Strategies to reduce your room rent burden
- Prioritise all-inclusive listings: Predictability can be more valuable than a lower headline rent.
- Negotiate on tenancy length: Some landlords accept lower rent for longer certainty.
- Ask for energy history: Previous bill patterns are useful for realistic utility planning.
- Bundle your offer: Fast move-in dates, strong references, and stable income can support negotiations.
- Compare total cost, not room size alone: Small differences in council tax band or transport can outweigh floor area benefits.
- Use realistic income assumptions: Include likely overtime variability or contract gaps if your income is not fixed.
Common mistakes when using a room rent calculator UK
- Using gross pay: Always calculate against net income for real affordability.
- Ignoring deposit cash flow: Affordability is not just monthly; move-in liquidity matters too.
- Not stress-testing rent rises: A room that is fine now might become difficult at renewal.
- Skipping regional context: Price can look high or low only when benchmarked.
- Forgetting council tax liability: Student exemptions and mixed-occupancy rules can change your share dramatically.
Final checklist before you sign a room contract
Before committing, run the numbers one last time with conservative assumptions. Increase utilities slightly, test a modest rent rise, and confirm your ability to absorb the upfront payment.

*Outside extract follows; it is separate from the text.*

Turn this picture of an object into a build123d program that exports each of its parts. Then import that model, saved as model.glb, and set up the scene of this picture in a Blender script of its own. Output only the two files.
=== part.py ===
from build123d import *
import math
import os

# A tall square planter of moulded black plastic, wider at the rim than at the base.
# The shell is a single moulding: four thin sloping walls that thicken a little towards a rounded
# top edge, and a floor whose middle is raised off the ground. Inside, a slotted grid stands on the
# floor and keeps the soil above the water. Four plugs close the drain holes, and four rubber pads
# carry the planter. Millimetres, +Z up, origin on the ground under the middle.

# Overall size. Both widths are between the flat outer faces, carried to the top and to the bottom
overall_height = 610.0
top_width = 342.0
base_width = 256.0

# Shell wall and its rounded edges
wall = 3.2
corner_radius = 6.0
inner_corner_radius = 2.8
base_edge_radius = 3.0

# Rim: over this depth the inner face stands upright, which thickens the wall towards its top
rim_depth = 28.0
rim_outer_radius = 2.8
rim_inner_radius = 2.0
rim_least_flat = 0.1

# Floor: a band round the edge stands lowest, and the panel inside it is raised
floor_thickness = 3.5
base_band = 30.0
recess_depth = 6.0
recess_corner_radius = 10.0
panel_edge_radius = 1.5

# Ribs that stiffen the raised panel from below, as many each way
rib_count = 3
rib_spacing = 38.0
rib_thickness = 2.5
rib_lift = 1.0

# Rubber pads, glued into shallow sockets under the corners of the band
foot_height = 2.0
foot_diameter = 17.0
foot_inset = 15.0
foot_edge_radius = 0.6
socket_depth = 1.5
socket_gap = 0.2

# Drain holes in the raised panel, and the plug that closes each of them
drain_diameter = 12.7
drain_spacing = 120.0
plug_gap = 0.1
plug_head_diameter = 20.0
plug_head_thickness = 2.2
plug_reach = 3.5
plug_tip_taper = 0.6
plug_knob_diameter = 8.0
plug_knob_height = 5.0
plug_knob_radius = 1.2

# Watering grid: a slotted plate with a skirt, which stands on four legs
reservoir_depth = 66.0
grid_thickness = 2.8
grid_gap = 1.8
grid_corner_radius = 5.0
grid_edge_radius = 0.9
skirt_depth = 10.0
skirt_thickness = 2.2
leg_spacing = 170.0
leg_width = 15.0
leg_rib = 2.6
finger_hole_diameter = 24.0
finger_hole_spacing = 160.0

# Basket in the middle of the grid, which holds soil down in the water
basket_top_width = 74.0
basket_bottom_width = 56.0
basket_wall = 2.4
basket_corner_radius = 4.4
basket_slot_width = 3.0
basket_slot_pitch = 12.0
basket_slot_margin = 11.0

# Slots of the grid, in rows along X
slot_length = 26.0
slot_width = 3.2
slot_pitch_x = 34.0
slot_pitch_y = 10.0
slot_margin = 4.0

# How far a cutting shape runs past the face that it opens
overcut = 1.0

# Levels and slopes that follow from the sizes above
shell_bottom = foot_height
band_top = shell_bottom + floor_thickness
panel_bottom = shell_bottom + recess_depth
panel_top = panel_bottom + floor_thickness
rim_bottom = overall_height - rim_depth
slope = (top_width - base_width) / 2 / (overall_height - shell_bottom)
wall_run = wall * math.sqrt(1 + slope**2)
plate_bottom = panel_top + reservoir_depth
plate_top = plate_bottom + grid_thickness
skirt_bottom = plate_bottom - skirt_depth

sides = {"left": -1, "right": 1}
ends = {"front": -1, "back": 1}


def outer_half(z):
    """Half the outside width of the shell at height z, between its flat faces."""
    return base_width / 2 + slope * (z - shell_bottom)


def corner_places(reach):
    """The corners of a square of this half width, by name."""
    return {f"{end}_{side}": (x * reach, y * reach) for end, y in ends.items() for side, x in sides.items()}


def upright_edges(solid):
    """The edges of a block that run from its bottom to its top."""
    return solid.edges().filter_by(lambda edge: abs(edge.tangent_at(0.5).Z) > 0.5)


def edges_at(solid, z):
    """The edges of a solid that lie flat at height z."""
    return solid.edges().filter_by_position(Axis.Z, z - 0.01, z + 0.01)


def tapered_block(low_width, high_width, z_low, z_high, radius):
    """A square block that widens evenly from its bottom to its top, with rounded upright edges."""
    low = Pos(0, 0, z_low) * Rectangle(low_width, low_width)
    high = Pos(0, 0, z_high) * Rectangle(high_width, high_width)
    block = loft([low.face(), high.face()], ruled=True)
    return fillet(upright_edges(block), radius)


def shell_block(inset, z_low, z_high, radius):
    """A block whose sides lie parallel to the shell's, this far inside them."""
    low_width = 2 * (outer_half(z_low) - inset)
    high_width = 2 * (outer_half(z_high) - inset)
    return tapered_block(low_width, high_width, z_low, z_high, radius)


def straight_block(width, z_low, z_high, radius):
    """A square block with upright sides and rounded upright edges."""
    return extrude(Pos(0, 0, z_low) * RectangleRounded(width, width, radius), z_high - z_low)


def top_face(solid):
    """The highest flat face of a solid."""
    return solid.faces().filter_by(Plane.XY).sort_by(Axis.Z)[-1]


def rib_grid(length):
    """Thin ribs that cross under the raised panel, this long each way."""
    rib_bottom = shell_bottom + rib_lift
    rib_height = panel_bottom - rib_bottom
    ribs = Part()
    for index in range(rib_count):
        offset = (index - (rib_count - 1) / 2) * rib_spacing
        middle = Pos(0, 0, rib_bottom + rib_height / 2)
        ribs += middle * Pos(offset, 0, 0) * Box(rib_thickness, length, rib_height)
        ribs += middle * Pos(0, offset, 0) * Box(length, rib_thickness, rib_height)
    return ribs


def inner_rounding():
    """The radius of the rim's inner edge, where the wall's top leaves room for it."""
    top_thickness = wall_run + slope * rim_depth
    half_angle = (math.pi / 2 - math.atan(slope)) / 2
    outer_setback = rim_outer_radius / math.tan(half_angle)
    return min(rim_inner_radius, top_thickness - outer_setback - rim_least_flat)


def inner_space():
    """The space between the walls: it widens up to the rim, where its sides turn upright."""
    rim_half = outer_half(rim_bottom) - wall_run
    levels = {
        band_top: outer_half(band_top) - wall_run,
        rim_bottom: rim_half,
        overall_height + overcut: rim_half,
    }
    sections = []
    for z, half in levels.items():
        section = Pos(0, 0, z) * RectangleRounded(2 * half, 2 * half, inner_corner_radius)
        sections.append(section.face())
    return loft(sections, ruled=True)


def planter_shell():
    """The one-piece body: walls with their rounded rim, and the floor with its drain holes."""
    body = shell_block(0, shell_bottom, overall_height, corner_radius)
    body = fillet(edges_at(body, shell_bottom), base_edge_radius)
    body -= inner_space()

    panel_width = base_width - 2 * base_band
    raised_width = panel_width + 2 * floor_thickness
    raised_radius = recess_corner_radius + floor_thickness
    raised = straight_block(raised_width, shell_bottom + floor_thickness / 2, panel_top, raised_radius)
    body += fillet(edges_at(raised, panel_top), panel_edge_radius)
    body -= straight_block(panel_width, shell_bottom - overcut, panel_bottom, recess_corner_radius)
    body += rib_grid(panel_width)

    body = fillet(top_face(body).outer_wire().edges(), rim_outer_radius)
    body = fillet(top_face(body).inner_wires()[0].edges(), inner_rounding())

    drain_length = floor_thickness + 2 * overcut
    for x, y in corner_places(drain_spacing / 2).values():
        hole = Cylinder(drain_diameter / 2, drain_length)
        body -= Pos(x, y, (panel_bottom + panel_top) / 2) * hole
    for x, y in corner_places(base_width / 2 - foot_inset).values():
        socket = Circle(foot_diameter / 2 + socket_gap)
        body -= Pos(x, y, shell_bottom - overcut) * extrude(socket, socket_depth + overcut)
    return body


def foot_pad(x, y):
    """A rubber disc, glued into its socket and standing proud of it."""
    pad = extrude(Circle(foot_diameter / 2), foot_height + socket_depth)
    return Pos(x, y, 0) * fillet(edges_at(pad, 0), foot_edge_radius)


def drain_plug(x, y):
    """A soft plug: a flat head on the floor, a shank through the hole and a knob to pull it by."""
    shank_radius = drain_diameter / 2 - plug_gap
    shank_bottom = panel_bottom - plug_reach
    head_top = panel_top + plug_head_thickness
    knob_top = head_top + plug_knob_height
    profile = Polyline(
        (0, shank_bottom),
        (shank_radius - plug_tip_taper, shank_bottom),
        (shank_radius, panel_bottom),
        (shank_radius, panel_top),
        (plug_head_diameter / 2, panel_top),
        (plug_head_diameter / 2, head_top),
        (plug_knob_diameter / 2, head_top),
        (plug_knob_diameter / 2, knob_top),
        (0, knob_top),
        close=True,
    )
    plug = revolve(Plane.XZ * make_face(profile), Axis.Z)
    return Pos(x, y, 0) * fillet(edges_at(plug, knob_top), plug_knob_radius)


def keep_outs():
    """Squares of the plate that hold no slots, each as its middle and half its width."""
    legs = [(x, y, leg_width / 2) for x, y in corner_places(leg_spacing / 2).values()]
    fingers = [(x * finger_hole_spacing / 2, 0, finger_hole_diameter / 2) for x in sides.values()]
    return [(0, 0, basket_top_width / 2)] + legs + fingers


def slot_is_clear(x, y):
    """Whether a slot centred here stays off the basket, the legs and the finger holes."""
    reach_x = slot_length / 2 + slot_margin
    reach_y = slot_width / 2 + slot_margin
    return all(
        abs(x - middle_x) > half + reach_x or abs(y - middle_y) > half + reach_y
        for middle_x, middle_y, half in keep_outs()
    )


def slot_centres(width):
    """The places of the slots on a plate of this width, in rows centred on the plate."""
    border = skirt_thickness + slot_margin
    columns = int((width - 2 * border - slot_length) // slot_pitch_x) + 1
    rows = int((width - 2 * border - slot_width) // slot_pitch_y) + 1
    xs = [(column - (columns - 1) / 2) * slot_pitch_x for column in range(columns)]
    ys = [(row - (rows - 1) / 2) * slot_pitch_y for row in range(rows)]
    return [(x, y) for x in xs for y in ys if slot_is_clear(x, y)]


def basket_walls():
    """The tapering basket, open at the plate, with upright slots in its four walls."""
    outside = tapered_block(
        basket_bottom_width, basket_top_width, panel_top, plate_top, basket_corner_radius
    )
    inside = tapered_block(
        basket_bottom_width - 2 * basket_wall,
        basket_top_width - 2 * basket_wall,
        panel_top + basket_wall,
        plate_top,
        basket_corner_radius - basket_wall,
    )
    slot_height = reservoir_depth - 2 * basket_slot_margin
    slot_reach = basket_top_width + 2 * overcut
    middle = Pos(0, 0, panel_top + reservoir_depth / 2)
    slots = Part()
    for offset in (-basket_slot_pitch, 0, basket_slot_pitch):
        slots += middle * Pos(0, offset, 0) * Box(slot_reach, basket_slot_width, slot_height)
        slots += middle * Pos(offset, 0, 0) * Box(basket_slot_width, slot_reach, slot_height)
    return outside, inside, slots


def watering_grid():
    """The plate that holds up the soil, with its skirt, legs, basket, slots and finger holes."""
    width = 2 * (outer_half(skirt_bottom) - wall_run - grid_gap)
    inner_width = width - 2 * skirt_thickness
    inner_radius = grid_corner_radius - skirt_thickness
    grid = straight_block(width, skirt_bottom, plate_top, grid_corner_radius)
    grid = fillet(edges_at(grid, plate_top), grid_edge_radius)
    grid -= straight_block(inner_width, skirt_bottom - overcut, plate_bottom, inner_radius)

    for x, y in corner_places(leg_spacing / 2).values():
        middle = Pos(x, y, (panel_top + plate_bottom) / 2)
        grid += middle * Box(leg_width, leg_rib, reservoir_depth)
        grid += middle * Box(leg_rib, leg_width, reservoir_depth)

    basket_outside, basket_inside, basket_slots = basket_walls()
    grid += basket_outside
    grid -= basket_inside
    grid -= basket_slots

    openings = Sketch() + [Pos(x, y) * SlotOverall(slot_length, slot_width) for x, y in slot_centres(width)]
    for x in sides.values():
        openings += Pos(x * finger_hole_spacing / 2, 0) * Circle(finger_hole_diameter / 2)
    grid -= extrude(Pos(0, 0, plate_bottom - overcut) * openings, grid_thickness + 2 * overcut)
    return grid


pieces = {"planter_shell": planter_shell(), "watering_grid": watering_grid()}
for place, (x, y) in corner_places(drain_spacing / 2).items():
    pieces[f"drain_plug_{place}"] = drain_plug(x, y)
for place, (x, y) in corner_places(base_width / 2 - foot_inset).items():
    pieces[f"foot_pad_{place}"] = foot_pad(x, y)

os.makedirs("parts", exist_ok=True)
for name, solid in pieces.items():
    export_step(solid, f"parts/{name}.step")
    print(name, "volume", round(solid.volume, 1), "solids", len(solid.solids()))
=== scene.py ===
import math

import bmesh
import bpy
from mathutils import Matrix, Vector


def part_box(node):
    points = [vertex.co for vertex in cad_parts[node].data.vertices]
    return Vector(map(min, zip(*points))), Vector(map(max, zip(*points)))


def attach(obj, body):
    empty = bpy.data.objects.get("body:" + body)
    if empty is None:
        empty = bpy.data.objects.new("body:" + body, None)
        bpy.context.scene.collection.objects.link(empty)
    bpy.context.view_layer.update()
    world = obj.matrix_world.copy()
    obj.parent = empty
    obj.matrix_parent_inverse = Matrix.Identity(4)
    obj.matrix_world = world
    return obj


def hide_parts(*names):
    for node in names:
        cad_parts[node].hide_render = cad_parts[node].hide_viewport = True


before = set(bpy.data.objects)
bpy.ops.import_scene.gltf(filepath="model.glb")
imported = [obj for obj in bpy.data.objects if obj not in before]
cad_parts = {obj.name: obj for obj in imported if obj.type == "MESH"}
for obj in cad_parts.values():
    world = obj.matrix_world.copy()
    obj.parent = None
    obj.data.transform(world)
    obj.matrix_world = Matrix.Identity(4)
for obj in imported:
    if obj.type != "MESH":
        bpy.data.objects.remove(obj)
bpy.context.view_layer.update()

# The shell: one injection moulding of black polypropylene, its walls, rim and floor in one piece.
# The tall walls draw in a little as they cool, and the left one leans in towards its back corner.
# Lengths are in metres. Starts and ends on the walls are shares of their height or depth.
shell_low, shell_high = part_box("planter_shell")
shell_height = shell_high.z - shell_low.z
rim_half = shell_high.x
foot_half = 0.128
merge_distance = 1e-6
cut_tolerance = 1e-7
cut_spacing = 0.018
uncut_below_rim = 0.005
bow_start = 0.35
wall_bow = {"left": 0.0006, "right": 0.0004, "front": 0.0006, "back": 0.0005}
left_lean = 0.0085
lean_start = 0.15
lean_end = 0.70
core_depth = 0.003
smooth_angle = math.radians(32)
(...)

If the adjusted scenario still works, your tenancy decision is much stronger.
- Recalculate with a higher utility estimate.
- Confirm deposit and first month amount in writing.
- Check whether council tax is included and who is liable.
- Assess transport costs with realistic commuting frequency.
- Review break clauses, notice periods, and renewal terms.
- Keep monthly housing near a sustainable percentage of net income where possible.
Used properly, a room rent calculator UK tool is not just a budgeting widget. It is a decision framework that helps you avoid expensive surprises, compare options objectively, and rent with confidence in a fast-moving market.